This year has definitely been the one in which I have been asked this question the most. With the first-time homebuyer tax credit, low interest rates, leveled (or possibly decreased) listing prices and a large inventory, it can certainly feel like the “perfect storm”, in a sense.
While there is certainly no magic formula for determining the right time to buy, I am under the belief that the tax credit should not be the determining factor. While I think it is a great program for new homeowners, it is also not a reason for anyone to rush out and buy a home just to take advantage of the credit. If there is one thing we all should learn from our current mortgage crisis, it is that all loans should be well thought out, even if a person is approved for a loan. Many of the people who are going through short sales and/or foreclosures now are people who were approved for loans years ago, and found out the hard way that they were not able to pay the bills required to maintain their ownership.
Many first-time homebuyers are depending upon friends/acquaintances to rent rooms within the property to help make the payment on the loan. And while this is certainly a great way to gain equity and financial stability within a home, the worst case scenario should also be explored. What if rent is late or missing? What if a tenant moves out and a replacement cannot be found? How many months can a homeowner make the full mortgage payment alone before payments fall behind?

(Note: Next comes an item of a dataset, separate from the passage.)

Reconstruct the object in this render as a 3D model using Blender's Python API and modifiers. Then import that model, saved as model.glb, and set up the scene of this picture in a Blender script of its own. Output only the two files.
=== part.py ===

Another factor important for first-time homebuyers to consider is how much their actual monthly expenses will run. I would presume that in most first-time homebuyer situations, the individual has been renting previously, in some fashion. It is easy to assume that owning a home won’t be that much different. And, in some ways, that statement can be correct. However, in other ways, it can be vastly different. All of a sudden, when something within the home breaks, there is no landlord to call – you are the landlord. Is there a “slush fund”, of sorts, set up for unexpected repairs? Also, have all the monthly expenses been reviewed thoroughly? Home ownership will usually include expenses that could have been included in “rent” previously. Items that could easily be overlooked at first glance include taxes, home insurance, sewer fees, water fees, garbage fees, potentially larger heating bills, homeowners’ association fees and other similar hidden costs.
With all of the above said, it is a great time to buy real estate in Missoula, Montana. There is a lot of inventory on the market, and many Sellers are highly motivated to get their homes sold. In addition, our market has not shown the extreme downturns that some markets in our country have been through in the last few years; instead the Missoula market has seemed to level off some, but fare well overall. Interest rates are still great, and if individuals have not owned a home before, they will receive the benefit of the first-time homebuyer tax credit, as long as they have a home under contract prior to 4/30/10, and closed by 6/30/10.